Ainsworth (1969) carried out the Ganda Project which was an observational study of 28 mothers interacting with their child performed in Uganda over nine months (longitudinal). The observations were naturalistic (in the family living room). Ainsworth interviewed the mothers and measured maternal sensitivity to the infant’s signals and needs as these were considered to be important factors in the development of attachment. Ainsworth replicated the study in the USA in 1971 with 26 families.

 Ainsworth et al (1978) suggested a classification system with three attachment patterns based on “The Strange Situation paradigm”, a procedure with several sequences performed in a laboratory to test a child’s attachment pattern to the mother. Key features of the procedure are:

  1. the child’s reaction to the mother’s departure
  2. how the child reacts to her when she returns
  3. how the child reacts to a stranger.

Different patterns of responses to the Strange Situation are assumed to show three particular attachment patterns:

  • Secure attachment (type B): This pattern is displayed by 70% of American infants. The infant shows distress when the mother leaves the room and quickly seeks contact with her when she returns. The infant is easily soothed by the mother.
  • Ambivalent attachment (type C): This pattern is displayed by 10% of American infants. The infant shows distress when the mother leaves the room. The baby seeks contact on her return but at the same time rejects it.
  • Avoidant attachment (type A): This pattern is displayed by 20% of American infants. The infant does not show distress when the mother leaves the room and avoids contact when she returns. The baby is not afraid of a stranger. Mothers to avoidant children tend to be unresponsive and uninterested in the child’s signals.

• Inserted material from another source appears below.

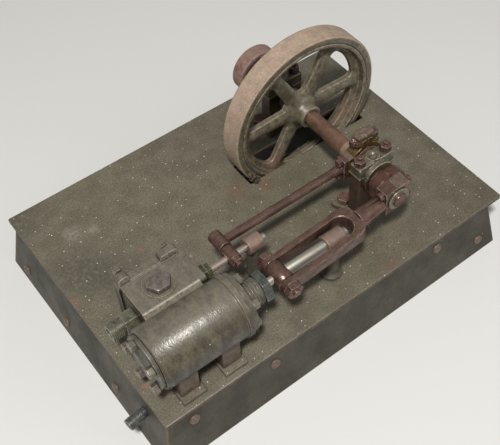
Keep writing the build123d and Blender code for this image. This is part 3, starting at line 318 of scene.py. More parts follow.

Campos et al performed a review of American studies on infant attachment patterns and found the following distribution: secure (62%), ambivalent (15%), and avoidant (15%).

Now lets examine if that attachment we work so hard forming when we are younger, effects our future relationships……

  • Hazan and Shaver (1987) suggested that romantic love is an attachment process which is experienced differently by different people because of variations in their attachment histories.
  • People have formed “inner working models” of themselves and social interaction with partners based on their attachment history. These inner working models are an important source of continuity between early and later feelings and behavior.

Hazan and Shaver (1988)

The research consisted of two different studies.

Aim To investigate:

 

  1. whether the same distribution of childhood attachment patterns was manifested in a study on adult love relationships

 

  1. whether the difference in attachment patterns could be linked to different attachment histories
  1. whether respondents’ descriptions of their love relationships could be classified as secure, avoidant, or ambivalent.

Procedure

 

  • The first was a “love quiz” (survey with forced choices) in a local newspaper. The researchers used 620 participants (205 males, 415 females, mean age 36, 91% were heterosexual).
  • The questionnaire included statements characterizing the most important love relationship and childhood relationship with parents (attachment history).
  • Ainsworth et al.’s (1978) attachment categories were translated into terms appropriate to adult love. It was assumed that beliefs about romantic love could be measured as an “inner working model”.

 

Results

 

  • Around 56% of the respondents classified themselves as secure, 25% as avoidant, and 19% as ambivalent.
  • Secure lovers described their most important love relationships as trusting, happy, and friendly. Avoidant lovers were characterized by fear of intimacy, emotional highs and lows, and well as jealousy. Ambivalent lovers believed that romantic love is characterized by obsession, emotional highs and lows, extreme sexual attraction, and jealousy.
  • The best predictors of adult attachment type were respondents’ perception of the quality of their relationship with each parent as well as parental relationships. The results showed that loving and affectionate parenting correlated positively with secure attachment. Participants classified as avoidant reported cold and rejecting mothers.

Evaluation

 

  • The results supported that three different attachment styles could be found in adult love. The study confirmed Bowlby’s theory about continuity of attachment (inner working model).
  • The study had a biased self-selected sample so results could not be generalized. More females than males responded (gender bias). This could affect the estimates of prevalence of each attachment type. Use of questionnaires with forced choices may limit the validity of the findings.
  • Hazan and Shaver (1988) was a seminal study, which conceptualized adult romantic relationships as an attachment process. The study provided a bridge between infant attachment theory and theories of romantic love. The findings have been replicated and researchers have linked adult attachment to existing theories of love.